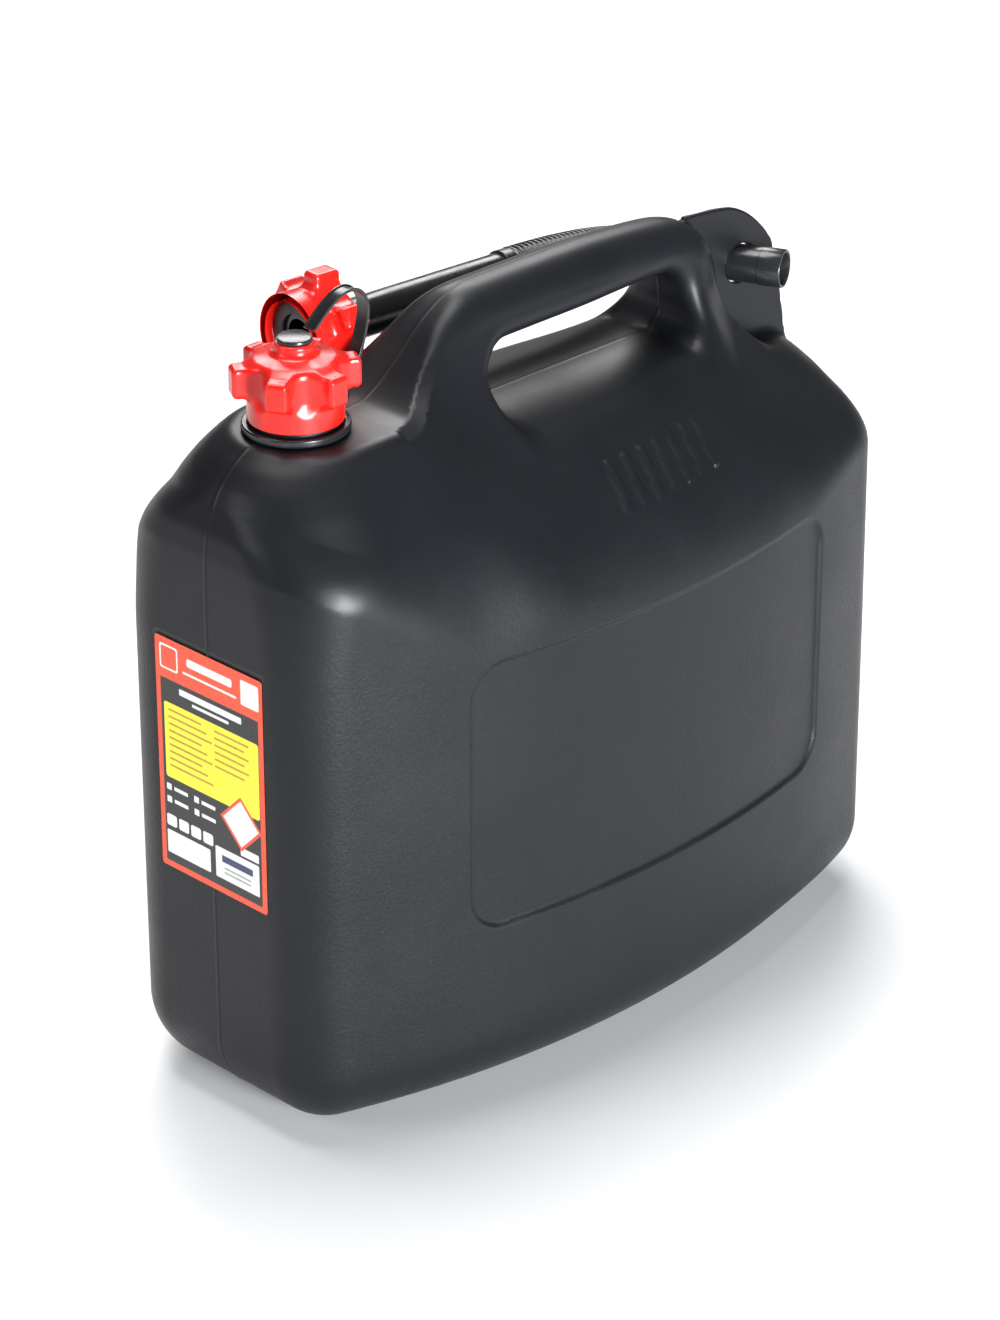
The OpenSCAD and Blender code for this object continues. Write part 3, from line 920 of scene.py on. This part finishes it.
def spout_pipe():
    profile = [(5.25, 8.75), (5.25, 17.8), (5.6, 18.2), (7.3, 18.2), (7.65, 17.8), (7.65, 11.6), (8.2, 10.9),
               (9.2, 10.45), (60, 10.4), (128, 10.3), (131.4, 10.2), (131.9, 9.9), (131.9, 8.75)]
    made = profile_piece("pipe_tube", NUT_AT, PIPE_DIR, profile, spout_plastic)
    keep_edges(made, 40)
    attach(made, "spout")
    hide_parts("spout_pipe")


def spout_hose():
    """A ribbed hose round the handle's post, with a plain cuff at each end."""
    t = np.linspace(0, 1, 401)[:, None]
    path = cubic(HOSE_START, HOSE_START + 72 * PIPE_DIR, HOSE_END - 27 * TIP_DIR, HOSE_END, t)
    gone = np.concatenate([[0], np.cumsum(np.linalg.norm(np.diff(path, axis=0), axis=1))])
    total = gone[-1]
    ribs = round((total - 12) / 3.1)
    pitch = (total - 12) / ribs
    sides, rings = 40, []
    for s in np.linspace(0, total, ribs * 8 + 1):
        wave = 0.5 - 0.5 * math.cos(2 * math.pi * (s - 6) / pitch)
        body = ease(5.5, 7.0, s) * ease(total - 5.5, total - 7.0, s)
        rings.append((s, 11.3 + body * (wave**0.7 * 1.1 - 0.75)))
    rings += [(s, 9.05) for s in np.linspace(total, 0, 40)]
    angle = np.linspace(0, 2 * math.pi, sides, endpoint=False)
    points = []
    for s, r in rings:
        i = min(max(int(np.searchsorted(gone, s)), 1), 400)
        f = (s - gone[i - 1]) / (gone[i] - gone[i - 1])
        at = path[i - 1] * (1 - f) + path[i] * f
        aim = path[i] - path[i - 1]
        aim /= np.linalg.norm(aim)
        u = np.cross(UP, aim)
        u /= np.linalg.norm(u)
        v = np.cross(aim, u)
        points.append(at + r * (np.cos(angle)[:, None] * u + np.sin(angle)[:, None] * v))
    made = piece("hose_ribbed", np.vstack(points), tube_faces(len(rings), sides, True), spout_plastic)
    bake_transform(made)
    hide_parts("spout_hose")


def spout_outlet():
    profile = [(0.1, 8.05), (0.1, 9.3), (0.5, 9.65), (42.8, 9.65), (43.1, 9.95), (54.4, 9.95), (54.9, 9.6),
               (54.95, 9.0), (54.6, 8.4), (53.6, 8.05)]
    made = profile_piece("outlet_tube", HOSE_END, TIP_DIR, profile, spout_plastic)
    keep_edges(made, 35)
    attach(made, "spout_tip")
    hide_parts("spout_outlet")
    profile = [(3.05, 1.65), (3.05, 2.45), (51.7, 2.45), (51.95, 2.2), (51.95, 1.65)]
    made = profile_piece("air_pipe", HOSE_END + AIR_TUBE_UP * UP, TIP_DIR, profile, trim_plastic,
                         32)
    keep_edges(made, 35)
    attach(made, "spout_tip")
    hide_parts("air_tube")


seal_ring("nut_gasket", NUT_AT, PIPE_DIR, 11.55, 17.9, 3.25, 5.15, "spout", "spout_seal")
spout_pipe()
spout_hose()
spout_outlet()


# ---------------------------------------------------------------- camera, light and floor

def place_camera():
    """The camera stands in front of the can's left end, above it."""
    data = bpy.data.cameras.new("camera")
    made = bpy.data.objects.new("camera", data)
    bpy.context.scene.collection.objects.link(made)
    made.location = (-1.4315, -1.4111, 1.1767)
    forward = Vector((0.6346, 0.6305, -0.4470)).normalized()
    made.rotation_euler = forward.to_track_quat("-Z", "Y").to_euler()
    data.sensor_width = 36
    data.lens = 122.03
    data.clip_start = 0.05
    bpy.context.scene.camera = made


def area_light(name, place, aim, size, power, color=(1, 1, 1)):
    data = bpy.data.lights.new(name, "AREA")
    data.shape = "RECTANGLE"
    data.size, data.size_y = size
    data.energy = power
    data.color = color
    made = bpy.data.objects.new(name, data)
    bpy.context.scene.collection.objects.link(made)
    made.location = place
    made.rotation_euler = (Vector(aim) - Vector(place)).to_track_quat("-Z", "Y").to_euler()


def floor_sheet():
    mesh = bpy.data.meshes.new("floor")
    s = 12.0
    mesh.from_pydata([(-s, -s, 0), (s, -s, 0), (s, s, 0), (-s, s, 0)], [], [(0, 1, 2, 3)])
    made = bpy.data.objects.new("floor", mesh)
    bpy.context.scene.collection.objects.link(made)
    p = Paint("floor")
    tone = p.noise(3.0, 2.0)
    p.set(Base_Color=p.mix(tone, (0.82, 0.82, 0.82, 1), (0.85, 0.85, 0.85, 1)), Roughness=0.9)
    p.set(Specular_IOR_Level=0.1)
    made.data.materials.append(p.material)


def light_room():
    world = bpy.data.worlds.new("studio")
    bpy.context.scene.world = world
    world.use_nodes = True
    tree = world.node_tree
    ground = tree.nodes["Background"]
    ground.inputs["Color"].default_value = (1, 1, 1, 1)
    ground.inputs["Strength"].default_value = 0.12
    aim = (0, 0, 0.2)
    area_light("key", (-0.75, -3.1, 0.55), (-0.2, -0.1, 0.2), (0.8, 1.05), 260, (0.93, 0.96, 1))
    area_light("left", (-2.6, 1.0, 1.6), aim, (1.2, 1.2), 18)
    area_light("back", (2.2, 2.4, 2.6), (1.6, 1.7, 0), (2.0, 2.0), 120)
    area_light("top", (0.1, 0.5, 2.8), aim, (1.6, 1.2), 62)


place_camera()
light_room()
floor_sheet()
bpy.context.scene.view_settings.view_transform = "Standard"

What you should do: Identify every line where the string "scene" appears.

Task answer:
The OpenSCAD and Blender code for this object continues. Write part 3, from line 920 of scene.py on. This part finishes it.
    bpy.context.scene.collection.objects.link(made)
    bpy.context.scene.camera = made
    bpy.context.scene.collection.objects.link(made)
    bpy.context.scene.collection.objects.link(made)
    bpy.context.scene.world = world
bpy.context.scene.view_settings.view_transform = "Standard"